Als ich mit der Bewerbung für Warwick begann, änderte sich vieles. Plötzlich musste ich mein Leben nach Leistungskriterien betrachten, etwas, was mir eigentlich völlig zuwider ist. Mein Austausch in Kopenhagen wurde zur akademischen Voraussetzung, das Cambridge Proficiency Exam, das ich im Mai 2011 bestanden hatte und eigentlich ewige Gültigkeit besitzen sollte, wurde wertlos. Die Universität Warwick akzeptiert nur Sprachdiplome, die beim Studienantritt weniger als zwei Jahre alt sind. Ich musste mein Leistungstranskript auf Englisch übersetzen, weil die Universität Zürich das Diplom zwar zweisprachig ausgestellt hatte, aber die detaillierte Auflistung meiner Kurse nur auf Deutsch existierte.Wenig später stiess ich auf einen doppelten Master an der renommierten Sciences Po und der School of Journalism in Paris, einer neuen Schule, die auf internationalen Journalismus ausgerichtet ist. Ein doppelter Master ist die Königsdisziplin unter den Studiengängen. Die Studierenden werden je ein Jahr an den beteiligten Universitäten ausgebildet. Das bietet die Möglichkeit, zwei verschiedene akademische Kulturen kennen zu lernen, unter Umständen zwei Länder, zwei Sprachen, von zwei Alumni-Netzwerken profitieren zu können, und im Unterschied zu einem Austausch mit einem Mobilitätsprogramm, bei dem man offiziell noch immer an der Heimuniversität immatrikuliert bleibt.
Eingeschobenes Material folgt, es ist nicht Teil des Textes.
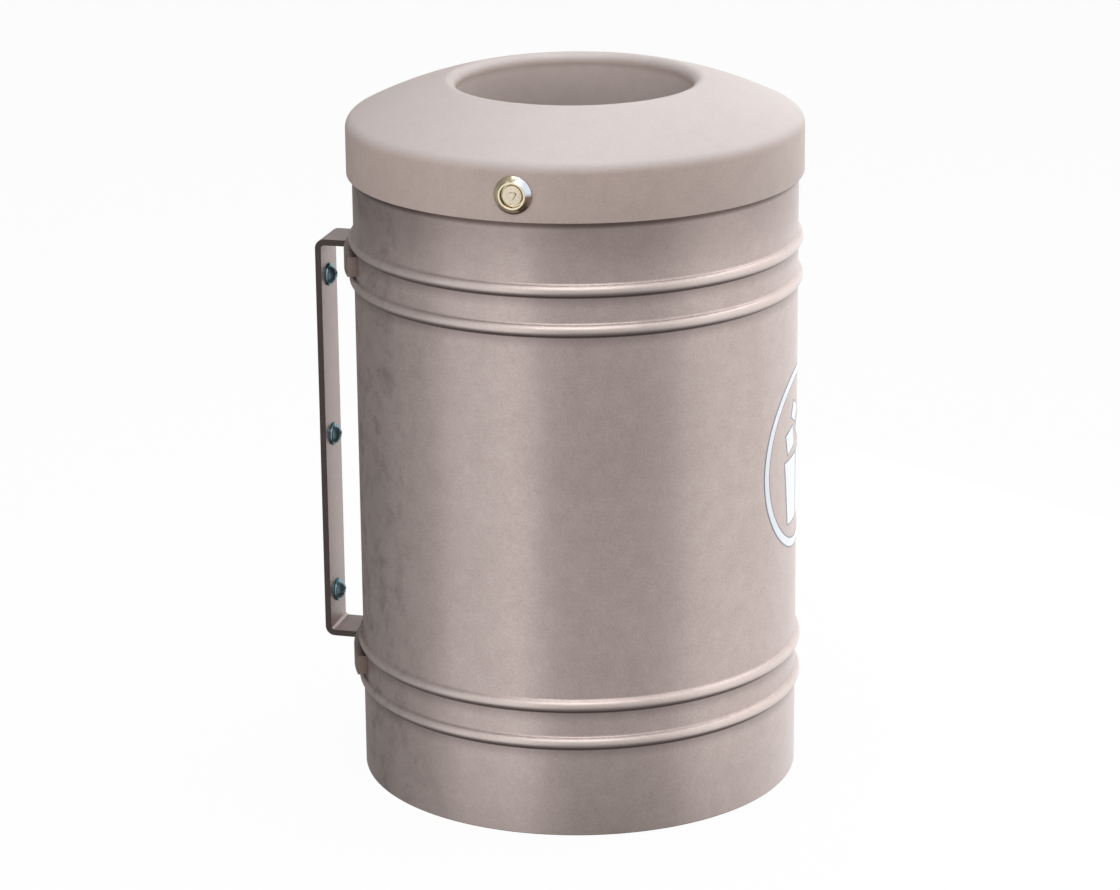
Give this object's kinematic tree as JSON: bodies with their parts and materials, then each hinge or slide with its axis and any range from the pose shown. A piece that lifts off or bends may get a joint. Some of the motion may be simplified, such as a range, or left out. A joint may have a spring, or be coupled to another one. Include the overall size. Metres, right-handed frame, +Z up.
{
  "type": "wall-mounted litter bin",
  "caption": "Round wall-hung litter bin with a slip-over hinged lid, wide rolled mouth, cam lock, lift-out liner with wire handles and a flat-bar rear bracket.",
  "frame": {"origin": "on the bin's axis, at the centre of the base plate's underside, level with the shell's lower edge", "axes": "+Z up; -Y is the front, +Y the side of the wall bracket; the lock is at -X and the lid's hinge at +X"},
  "size_m": [0.3845, 0.4052, 0.579],
  "materials": {
    "painted_steel": "satin warm taupe-grey powder coat with a very fine speckle",
    "blue_zinc": "dark blue-green passivated zinc",
    "nickel": "nickel plate with a warm cast, satin",
    "bright_zinc": "bright zinc plate",
    "galvanised_sheet": "galvanised sheet, dull grey with faint spangle",
    "galvanised_wire": "galvanised wire"
  },
  "bodies": {
    "shell": {"body_shell": "painted_steel", "base_plate": "painted_steel", "upper_saddle": "painted_steel", "lower_saddle": "painted_steel", "saddle_washers": "bright_zinc", "saddle_screws": "bright_zinc", "wall_bracket": "painted_steel", "wall_screws": "blue_zinc", "lock_keeper": "bright_zinc", "hinge_fixed_leaf": "painted_steel", "fixed_leaf_rivets": "bright_zinc", "hinge_pin": "bright_zinc"},
    "lid": {"lid_dome": "painted_steel", "lid_skirt": "painted_steel", "mouth_collar": "painted_steel", "hinge_lid_leaf": "painted_steel", "lid_leaf_rivets": "bright_zinc", "lock_housing": "nickel", "lock_nut": "bright_zinc"},
    "lock": {"lock_plug": "nickel", "lock_cam": "bright_zinc", "cam_washer": "bright_zinc", "cam_screw": "bright_zinc"},
    "liner": {"liner_wall": "galvanised_sheet", "liner_floor": "galvanised_sheet", "front_handle_clip": "galvanised_sheet", "rear_handle_clip": "galvanised_sheet", "clip_rivets": "bright_zinc"},
    "front_handle": {"front_handle": "galvanised_wire"},
    "rear_handle": {"rear_handle": "galvanised_wire"}
  },
  "joints": [
    {"name": "lid_hinge", "type": "hinge", "parent": "shell", "child": "lid", "pos_m": [0.1905, 0, 0.51], "axis": [0, 1, 0], "range_deg": [0, 110]},
    {"name": "lock_turn", "type": "hinge", "parent": "lid", "child": "lock", "pos_m": [-0.1845, 0, 0.5265], "axis": [1, 0, 0], "range_deg": [0, 90]},
    {"name": "liner_lift", "type": "slide", "parent": "shell", "child": "liner", "axis": [0, 0, 1], "range_m": [0, 0.05]},
    {"name": "front_handle_swing", "type": "hinge", "parent": "liner", "child": "front_handle", "pos_m": [0, -0.14219, 0.4615], "axis": [1, 0, 0], "range_deg": [0, 175]},
    {"name": "rear_handle_swing", "type": "hinge", "parent": "liner", "child": "rear_handle", "pos_m": [0, 0.14219, 0.4615], "axis": [-1, 0, 0], "range_deg": [0, 175]}
  ]
}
Im Zeugnis steht der Abschluss von beiden Universitäten. Eigentlich hatte ich meine Wunschuniversität schon gefunden. Aber ich wusste, dass ich die Chance, mich neben einem Master auch noch in internationalem Journalismus ausbilden zu lassen, schlicht nicht ausschlagen konnte. Im Studiengang der Sciences Po hat es Platz für 15 Studierende pro Jahr, «herausragende Persönlichkeiten aus allen Teilen und Bevölkerungsschichten der Welt», wie es auf der Website der Sciences Po heisst.
Das Ganze etwas unterschätzt
Ich habe nichts zu verlieren, dachte ich, als ich mit der Bewerbung für Paris begann. Ich lag natürlich falsch. Neben der Bewerbungsgebühr von 90 Euro verbrachte ich zwei Monate damit, das Dossier fertigzustellen. Ich arbeitete jeden Abend und jedes Wochenende an den sieben verlangten Kurzessays über meine Motivation, meine Person, meine beruflichen Erfahrungen, meine Qualitäten und Stärken als angehende Journalistin und über die Bedeutung des Journalismus. Zu meinem Lebenslauf kamen Arbeitsproben, ich musste angeben, welcher sozioökonomischen Klasse meine Eltern angehören, ob ich eine Hochleistungsathletin sei, wann ich im Ausland gewesen war, welche Sprachen ich spreche und auf welchem Niveau, welche relevanten Arbeitserfahrungen ich hatte. Zu den zwei akademischen Referenzen kam die Forderung nach einer aus dem Berufsumfeld. Der Betreffende erzählte mir von einer Tabelle, die er ausfüllen musste. Es wurden Bewertungskriterien genannt wie «Fähigkeit zu delegieren». Ich fragte mich, ob ich in meinem Alter von 23 Jahren nicht schon viel weiter sein müsste.
Vor einigen Wochen erhielt ich eine Offerte aus Warwick. Bedingung ist, dass ich noch einen Sprachtest ablege. Die Aufnahmegespräche für Paris beginnen im April. Eine Stiftung, die angehende Journalisten unterstützt, muss ich erst noch finden. Heute ist alles möglich, heisst es. Aber unsichtbare Grenzen machen die Sache nicht einfacher. Ich muss mich gegen Leute durchsetzen, deren Karriere bereits in einem zweisprachigen Kindergarten aufgegleist wurde. Wer sich für diese Universitäten bewirbt, wirft sich in ein Hochleistungsgetriebe. Und das bedeutet für diejenigen, die ihr Leben nicht wie eine Triathlon-Route ausgelegt haben, ein grosses Stück Arbeit. Wer bin ich? Woher komme ich? Wo will ich hin? Damit fängt es erst an.